Accuracy doesn’t matter, though, to virtue signalers. As Bartholemew notes, the real point of Kaepernick’s stand (or refusal to stand) is that he’s telling us just how good he is. This is how he — a failed, disliked quarterback — is trying to raise his economic profile. He’s different from other quarterbacks. He’s a thinker, no matter how stupid or ill-informed the thoughts.

So, as I said, I’m unimpressed by Kaepernick and all his kaeper-copy cats. If these athletes really wanted to make a point, instead of grandstanding before a supportive media, they could tithe 90% of their impressive salaries to beleaguered inner cities, or they could quit their well-paying jobs to become community activists, or they could miss games (putting their careers at risk) to participate in marches through inner cities, or they could do any other of dozens of things that would put their money, their professions, or their freedoms on the line. But all they do is take a knee. Talk about passive aggressive pathetic.

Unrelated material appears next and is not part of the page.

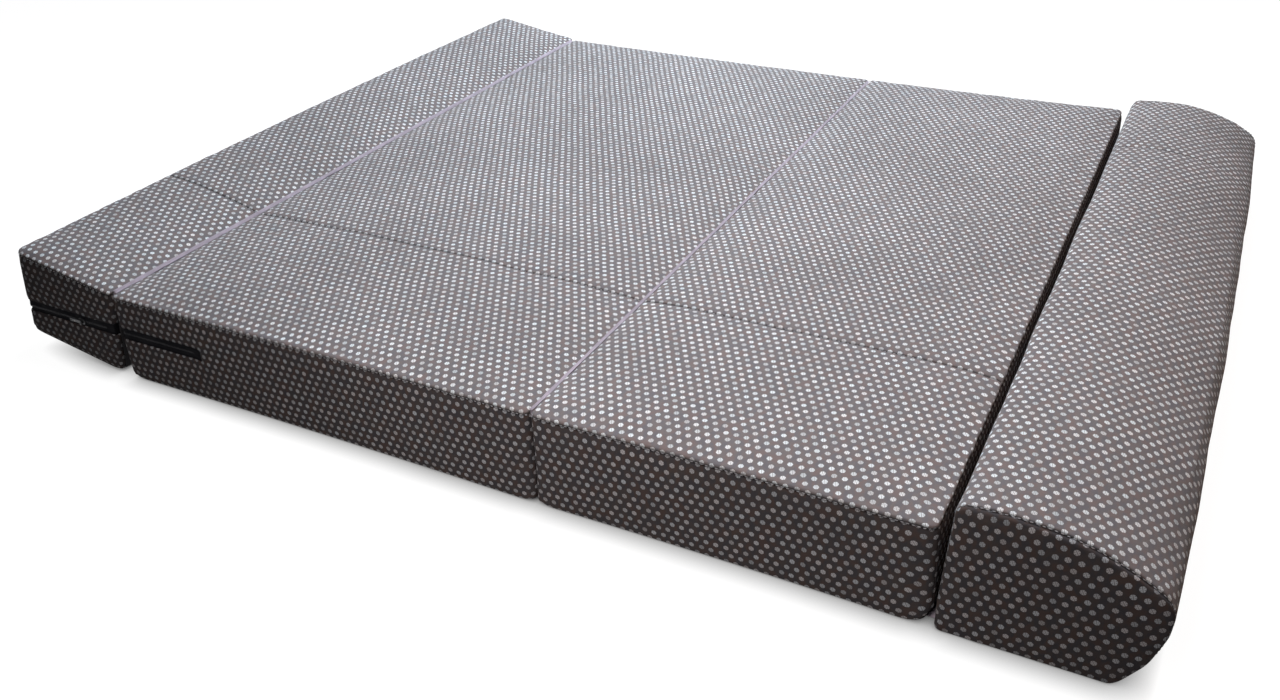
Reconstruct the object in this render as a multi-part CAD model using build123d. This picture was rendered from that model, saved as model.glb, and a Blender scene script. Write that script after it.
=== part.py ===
from build123d import *
import math
import os

# A fold-out sofa bed of four fabric-covered foam blocks, shown opened flat as a bed.
# From the foot to the back they are the foot block, the base block, the seat block
# and the taller back block. Fabric hinges join them: the first two along the top
# edges, the last one along the bottom edge.
# X runs along the bed towards the back block, Y across its width, Z is up.
# The origin is the middle of the base block's underside.
os.makedirs("parts", exist_ok=True)

# Driving sizes of the blocks, in millimetres
bed_width = 1600.0
block_height = 170.0  # foot, base and seat blocks, at the top of the crown
base_length = 838.0
seat_length = 582.0
foot_length = 228.0
back_flat = 62.0  # level top of the back block, next to the seat
back_slope_run = 178.0  # curved fall of that top towards the outer end
back_slope_drop = 53.0
back_height = 208.0
back_lean = 8.0  # how far the wall next to the seat leans away at its top
nose_radius = 38.0  # upper round of the back block's outer end
heel_run = 58.0  # how far in that end's long lower curve ends on the floor
foot_lift = 9.4  # degrees that the foot block's outer end is raised in the photograph

# Gaps between the blocks
hinge_gap = 3.0  # between the walls of blocks that are hinged at the top
back_gap = 15.0  # between the seat and the back block, at the floor
fold_gap = 1.0  # left between two blocks that lie folded on each other
clearance = 0.3  # least space round a piece that moves

# Soft forms
cover = 3.0  # fabric with its thin wadding
crown = 5.0  # rise of the top from its edges to its middle
foot_crown = 1.5  # the same on the foot block, whose tight cover keeps its edges high
crown_run_share = 0.2  # share of a block's length over which the top rises
shoulder_run_share = 0.35  # share of that run in its steep part
shoulder_share = 0.65  # share of the rise in its steep part
round_share = 1 - math.sqrt(0.5)  # where a round is halfway through its quarter turn
draw = 3.0  # how far the long sides are drawn in between their corners
top_edge_radius = 6.0
bottom_edge_radius = 8.0
hinge_corner_radius = 9.0  # upright corners next to a top hinge
outer_corner_radius = 16.0  # upright corners of the foot block's free end
seat_corner_radius = 11.0  # upright corners of the seat next to the back block
root_top_radius = 14.0
root_bottom_radius = 12.0
heel_corner_radius = 30.0
back_edge_radius = 7.0  # round between the back block's end panels and its wrap

# Seams of the cover
seam_drop = 1.5  # the border's seam, under the round of the top edge
top_seam_offset = 362.0  # lengthwise seam of foot, base and seat, from the near side
back_seam_offset = 310.0  # seam of the back block's wrap, from the far side

# Fabric hinges
web = 1.0  # thickness of a hinge's sewn webs
web_depth = 32.0  # how far they hang down between the blocks
bead_radius = 1.4  # rolled and stitched edge on the hinge line
lap = 8.0  # how far the floor hinge reaches under each block
floor_clearance = 0.3  # between the floor and the lowest point of the floor hinge
floor_bead_radius = 0.9
back_hinge_offset = 3.0  # from the floor hinge's line to the back block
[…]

But you, dear readers, have a magical power that you may not even realize you have and one, moreover, that puts you on a higher moral plane than the National Anthem protesters:  By making a sacrifice of your own, you can help these precious athletic snowflakes transition from being shoddy little virtue signalers to becoming true martyrs in the panoply of civil disobedience.

All that you need to do is stop going to or watching on television any game involving players who take a knee for our National Anthem. After all, the NFL’s bottom line is always its bottom line. It will quickly make martyrs or penitents of those players who cost it money. The same is true for the other leagues.

I understand that, for those of you who are devout fans, staying away from the stadium and the television will entail a significant sacrifice on your part. However, on the positive side, you’ll save money, have more time with your family, make your spouse happy by doing more chores, and, unlike Colin Kaepernick, you’ll actually have put yourself on the line to make a point.